PROBLEM: Your task is to reproduce word for word the lines running from the line containing "for socket in" to the line containing "for corner in", inclusive. Nothing else belongs in the answer.

Scripts that build objects:
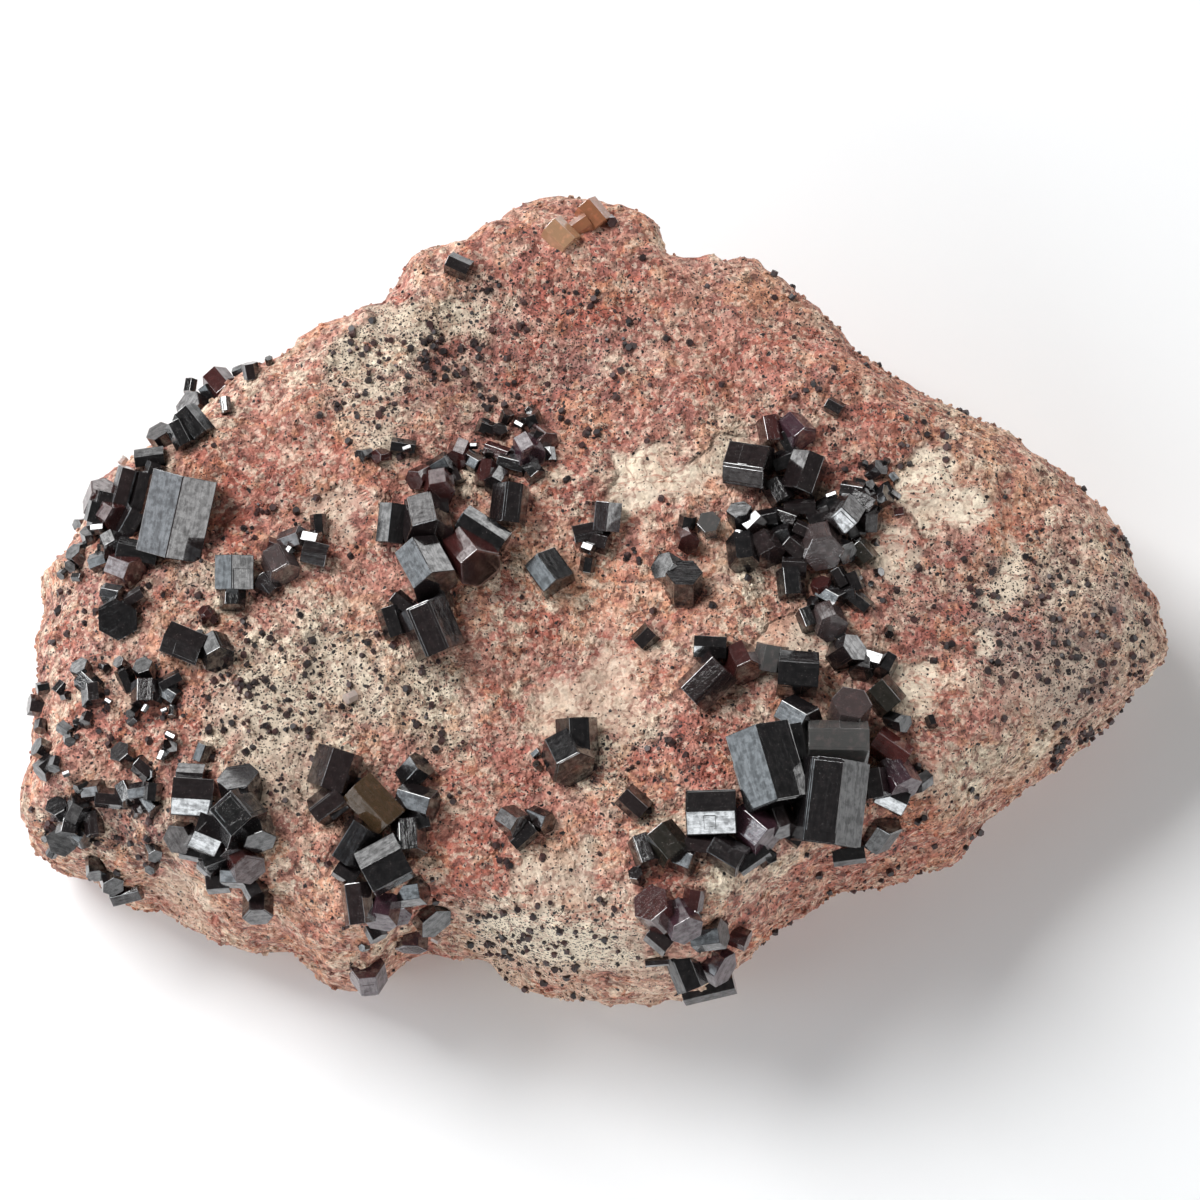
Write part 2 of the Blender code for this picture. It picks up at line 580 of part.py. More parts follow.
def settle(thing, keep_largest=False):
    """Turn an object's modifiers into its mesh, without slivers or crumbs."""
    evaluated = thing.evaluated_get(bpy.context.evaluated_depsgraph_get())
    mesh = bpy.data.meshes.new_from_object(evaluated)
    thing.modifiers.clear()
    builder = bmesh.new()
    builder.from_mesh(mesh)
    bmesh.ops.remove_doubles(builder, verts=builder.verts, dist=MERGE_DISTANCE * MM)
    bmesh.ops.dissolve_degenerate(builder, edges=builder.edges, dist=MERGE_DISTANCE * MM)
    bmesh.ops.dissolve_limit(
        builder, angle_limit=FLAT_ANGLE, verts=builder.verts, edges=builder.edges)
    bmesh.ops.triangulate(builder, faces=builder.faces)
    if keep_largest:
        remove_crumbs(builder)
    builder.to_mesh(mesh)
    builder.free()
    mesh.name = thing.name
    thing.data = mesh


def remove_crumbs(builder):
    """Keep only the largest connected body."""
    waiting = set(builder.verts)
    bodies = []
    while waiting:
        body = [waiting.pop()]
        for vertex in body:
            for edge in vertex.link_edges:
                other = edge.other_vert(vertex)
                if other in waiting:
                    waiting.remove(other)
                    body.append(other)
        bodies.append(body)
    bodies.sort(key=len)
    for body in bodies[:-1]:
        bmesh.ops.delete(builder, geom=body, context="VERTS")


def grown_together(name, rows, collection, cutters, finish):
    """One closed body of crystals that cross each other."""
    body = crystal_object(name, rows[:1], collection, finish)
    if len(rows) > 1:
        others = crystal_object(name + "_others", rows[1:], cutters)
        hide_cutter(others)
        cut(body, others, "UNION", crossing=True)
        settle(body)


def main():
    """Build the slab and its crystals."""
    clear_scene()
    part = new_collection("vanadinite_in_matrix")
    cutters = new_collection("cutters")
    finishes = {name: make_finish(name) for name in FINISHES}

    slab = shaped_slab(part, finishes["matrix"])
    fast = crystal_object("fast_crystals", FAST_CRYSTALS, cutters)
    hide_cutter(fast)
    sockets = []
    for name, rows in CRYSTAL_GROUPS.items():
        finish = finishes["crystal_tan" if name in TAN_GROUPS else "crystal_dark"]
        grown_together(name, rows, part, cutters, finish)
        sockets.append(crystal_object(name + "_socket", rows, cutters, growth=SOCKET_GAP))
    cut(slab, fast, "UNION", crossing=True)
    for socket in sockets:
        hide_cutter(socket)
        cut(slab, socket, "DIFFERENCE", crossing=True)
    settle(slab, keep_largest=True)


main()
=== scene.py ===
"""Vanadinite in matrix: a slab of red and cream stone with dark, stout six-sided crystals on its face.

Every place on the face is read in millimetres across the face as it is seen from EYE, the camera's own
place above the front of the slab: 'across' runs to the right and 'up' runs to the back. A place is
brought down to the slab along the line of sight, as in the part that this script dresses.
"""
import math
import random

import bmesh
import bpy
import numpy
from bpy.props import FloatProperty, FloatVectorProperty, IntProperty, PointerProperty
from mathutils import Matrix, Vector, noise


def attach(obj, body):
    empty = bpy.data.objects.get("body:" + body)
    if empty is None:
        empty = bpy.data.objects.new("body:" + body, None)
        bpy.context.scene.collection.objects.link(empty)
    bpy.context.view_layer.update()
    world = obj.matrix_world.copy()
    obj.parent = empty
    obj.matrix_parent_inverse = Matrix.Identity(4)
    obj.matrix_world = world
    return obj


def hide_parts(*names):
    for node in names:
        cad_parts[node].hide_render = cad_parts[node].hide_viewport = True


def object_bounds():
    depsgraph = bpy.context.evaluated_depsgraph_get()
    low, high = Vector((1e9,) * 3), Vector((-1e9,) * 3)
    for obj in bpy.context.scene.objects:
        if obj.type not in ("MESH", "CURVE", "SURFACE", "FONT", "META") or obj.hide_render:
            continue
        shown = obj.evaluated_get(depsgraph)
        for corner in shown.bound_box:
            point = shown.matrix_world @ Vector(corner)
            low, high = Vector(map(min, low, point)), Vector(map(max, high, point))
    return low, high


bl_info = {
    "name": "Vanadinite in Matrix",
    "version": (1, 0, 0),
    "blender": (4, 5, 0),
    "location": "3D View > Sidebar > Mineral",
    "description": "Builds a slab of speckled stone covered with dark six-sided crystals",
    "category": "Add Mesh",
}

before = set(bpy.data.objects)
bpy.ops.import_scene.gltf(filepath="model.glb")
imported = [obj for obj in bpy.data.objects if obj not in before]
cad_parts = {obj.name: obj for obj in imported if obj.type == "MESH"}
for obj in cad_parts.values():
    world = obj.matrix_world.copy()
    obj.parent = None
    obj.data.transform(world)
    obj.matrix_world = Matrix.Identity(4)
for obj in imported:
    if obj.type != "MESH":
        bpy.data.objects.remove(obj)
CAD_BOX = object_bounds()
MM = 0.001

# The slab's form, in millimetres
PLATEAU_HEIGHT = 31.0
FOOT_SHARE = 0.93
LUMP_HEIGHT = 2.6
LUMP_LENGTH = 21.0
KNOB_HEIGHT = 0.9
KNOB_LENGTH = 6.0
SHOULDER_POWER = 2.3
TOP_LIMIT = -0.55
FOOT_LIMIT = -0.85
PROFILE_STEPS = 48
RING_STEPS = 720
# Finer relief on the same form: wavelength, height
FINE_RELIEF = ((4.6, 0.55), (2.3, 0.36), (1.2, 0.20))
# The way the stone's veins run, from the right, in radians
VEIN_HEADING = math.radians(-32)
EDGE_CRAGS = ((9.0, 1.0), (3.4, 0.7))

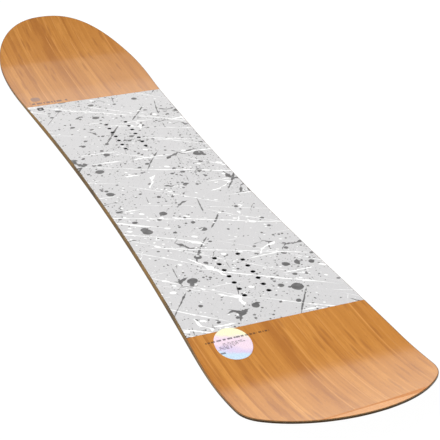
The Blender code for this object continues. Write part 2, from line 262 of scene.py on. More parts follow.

RESPONSE:
    for socket in sockets:
        hide_cutter(socket)
        cut(slab, socket, "DIFFERENCE", crossing=True)
    settle(slab, keep_largest=True)


main()
=== scene.py ===
"""Vanadinite in matrix: a slab of red and cream stone with dark, stout six-sided crystals on its face.

Every place on the face is read in millimetres across the face as it is seen from EYE, the camera's own
place above the front of the slab: 'across' runs to the right and 'up' runs to the back. A place is
brought down to the slab along the line of sight, as in the part that this script dresses.
"""
import math
import random

import bmesh
import bpy
import numpy
from bpy.props import FloatProperty, FloatVectorProperty, IntProperty, PointerProperty
from mathutils import Matrix, Vector, noise


def attach(obj, body):
    empty = bpy.data.objects.get("body:" + body)
    if empty is None:
        empty = bpy.data.objects.new("body:" + body, None)
        bpy.context.scene.collection.objects.link(empty)
    bpy.context.view_layer.update()
    world = obj.matrix_world.copy()
    obj.parent = empty
    obj.matrix_parent_inverse = Matrix.Identity(4)
    obj.matrix_world = world
    return obj


def hide_parts(*names):
    for node in names:
        cad_parts[node].hide_render = cad_parts[node].hide_viewport = True


def object_bounds():
    depsgraph = bpy.context.evaluated_depsgraph_get()
    low, high = Vector((1e9,) * 3), Vector((-1e9,) * 3)
    for obj in bpy.context.scene.objects:
        if obj.type not in ("MESH", "CURVE", "SURFACE", "FONT", "META") or obj.hide_render:
            continue
        shown = obj.evaluated_get(depsgraph)
        for corner in shown.bound_box:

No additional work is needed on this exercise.